Of course, we are all about training a rock-solid 'Golden' grip, but why would you actually want to do this? What's all the fuss about with this grip strength?
Don't you already train your grip strength indirectly during deadlifts, bicep curls, pull-ups etc.? And what's the point of suddenly having very strong grip strength? "Just give me bigger biceps!" you might think.
In our opinion, grip and forearm training is one of the most underrated aspects of a lot of sports. We'd like to give you 4 reasons why.
1. Grow your arms!
Do you want big arms? Want your guns hugging the sleeves of your tshirt?
Then you probably think, like most people, that biceps and triceps are the most important for this. Now don't get us wrong, these muscle groups are certainly important and look great when they're well developed.
However, the big underrated factor in this is the forearm. When you have some meaty, powerful forerarms, you really take the appearance of your arm to the next level. Without jacked forearms, you will never get the "full" look in your arms that people are looking for.
Don't believe us? We like to show it through two examples. 1 person with big biceps, but small forearms. The other person is a world-class arm wrestler with huge forearms, but relatively poorly developed biceps. Honestly, which arm looks more impressive?
Oh, and as an added bonus: unlike the biceps and triceps, that are usually covered up by a tshirt or sweater, your forearms can be admired in their full glory year-round!
2. Injury prevention
There seems to be a worldwide epidemic of tennis elbows, golfer's elbows and tendonitis. These injuries recur in many people and are certainly not limited to athletes.
For example, many people with office jobs complain of RSI, tennis elbow and other aches and pains.
Okay, but what does grip training have to do with this?
Through grip training, you make the tendons and muscles around your forearm a lot stronger. This can help you avoid various injuries.
This is because the stronger these tendons and muscles are, the more resilient they become against injury.
Besides obviously training your muscles, an added benefit is that bone density also increases. The bones in your wrists and elbow will become stronger after you train the muscles around them more.
Stronger bones + stronger muscles + stronger tendons = less chance of injury.
Just make sure you keep the forearm muscles themselves balanced. So give plenty of attention to the muscles that provide extension as well, rather than just the muscles that provide flexion (pinching).
Grip strength is one of the most underrated aspects of many different sports. From strongman to judo, from bouldering to arm wrestling, and from MMA to bodybuilding. Grip strength is a crucial element in all of these sports.
Strange, then, that very few athletes train this directly! At the same time, this is a great opportunity for you to gain a competitive advantage over your fellow athletes and raise your own performance to a higher level.

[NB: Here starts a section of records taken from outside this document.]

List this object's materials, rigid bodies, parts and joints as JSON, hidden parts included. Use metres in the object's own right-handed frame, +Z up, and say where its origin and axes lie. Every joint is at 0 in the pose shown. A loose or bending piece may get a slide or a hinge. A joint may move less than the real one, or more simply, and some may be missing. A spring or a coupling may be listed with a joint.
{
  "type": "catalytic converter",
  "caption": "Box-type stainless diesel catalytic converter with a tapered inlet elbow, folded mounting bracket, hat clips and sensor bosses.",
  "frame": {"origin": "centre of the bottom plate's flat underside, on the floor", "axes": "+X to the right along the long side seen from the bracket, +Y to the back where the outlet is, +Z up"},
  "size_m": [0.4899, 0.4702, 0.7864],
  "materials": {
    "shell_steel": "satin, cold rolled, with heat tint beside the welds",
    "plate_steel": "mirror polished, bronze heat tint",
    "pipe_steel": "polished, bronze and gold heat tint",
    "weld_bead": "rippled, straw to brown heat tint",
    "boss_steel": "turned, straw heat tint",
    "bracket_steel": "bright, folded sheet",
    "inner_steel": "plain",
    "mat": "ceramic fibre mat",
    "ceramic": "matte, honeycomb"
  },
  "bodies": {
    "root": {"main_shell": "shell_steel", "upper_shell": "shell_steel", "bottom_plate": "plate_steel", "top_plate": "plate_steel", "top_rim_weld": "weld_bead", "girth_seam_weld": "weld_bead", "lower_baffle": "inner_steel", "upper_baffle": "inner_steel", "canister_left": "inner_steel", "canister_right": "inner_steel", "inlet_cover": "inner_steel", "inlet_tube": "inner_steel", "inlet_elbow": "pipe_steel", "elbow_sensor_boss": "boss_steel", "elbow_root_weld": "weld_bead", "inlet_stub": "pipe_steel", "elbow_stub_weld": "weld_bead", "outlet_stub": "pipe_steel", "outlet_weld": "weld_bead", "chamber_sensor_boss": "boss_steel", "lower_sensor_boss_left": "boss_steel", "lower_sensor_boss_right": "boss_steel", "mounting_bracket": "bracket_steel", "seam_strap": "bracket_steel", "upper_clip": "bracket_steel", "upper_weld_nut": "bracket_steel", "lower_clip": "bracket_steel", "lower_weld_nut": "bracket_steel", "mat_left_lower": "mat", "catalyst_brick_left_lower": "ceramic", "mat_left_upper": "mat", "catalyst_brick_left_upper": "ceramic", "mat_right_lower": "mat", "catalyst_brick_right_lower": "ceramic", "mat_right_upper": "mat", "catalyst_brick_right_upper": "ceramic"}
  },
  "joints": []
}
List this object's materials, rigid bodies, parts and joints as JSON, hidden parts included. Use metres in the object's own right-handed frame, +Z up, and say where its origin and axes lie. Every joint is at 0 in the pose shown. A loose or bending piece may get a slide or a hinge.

A first example is martial artists. Athletes active in judo, jiujitsu, wrestling, MMA, etc., will all be able to attest to the fact that grip strength is an important element in their sport. Large forearms and muscular hands not only demonstrate strength, but the strong grip of these is also of great use when grabbing someone.
As a second example, we go to the powerhouses of the world: strongman, powerlifters, crossfitters, bodybuilders, etc. They too will all recognize the importance of strong grip strength. For example, it's going to be quite difficult for a strongman to perform a 300kg farmers' walk on a 30-meter slope without having some brutally strong foreams.
Then we have athletes like climbers and arm wrestlers who can make a difference with their grip strength. Climbers are completely dependent on their grip strength. Their entire body weight often hangs from 1 hand, so a strong grip is vital.
And hey, even if you're not into sports. Those grocery bags really do have to be carried from the car into your house in one go.... Not to mention the jam jars that are always so hard to open!
4. It's fun!
We can keep giving you all sorts of rational benefits, but perhaps most important of all.... it's a lot of fun!
You can constantly go for PRs, track your progression easily and you'll find that you'll progress very quickly. What's further nice about grip training is that it doesn't exhaust your nervous system as much.
When you want to go for a PR for a squat or deadlift, for example, your body really has to recover for a while after that. Grip training only uses the muscles in the forearm, so this will not have nearly the same exhausting effect on your body as e.g. a squat/deadlift. However, get ready for some serious soreness in your forearms ;).
Also, the chance of injury is minimal. All sorts of things can go wrong with large compound exercises. Back problems, your left shoulder acting up again while bench pressing, your meniscus suddenly giving up during a heavy squat, etc. Setting PRs on grip training is as safe as it gets!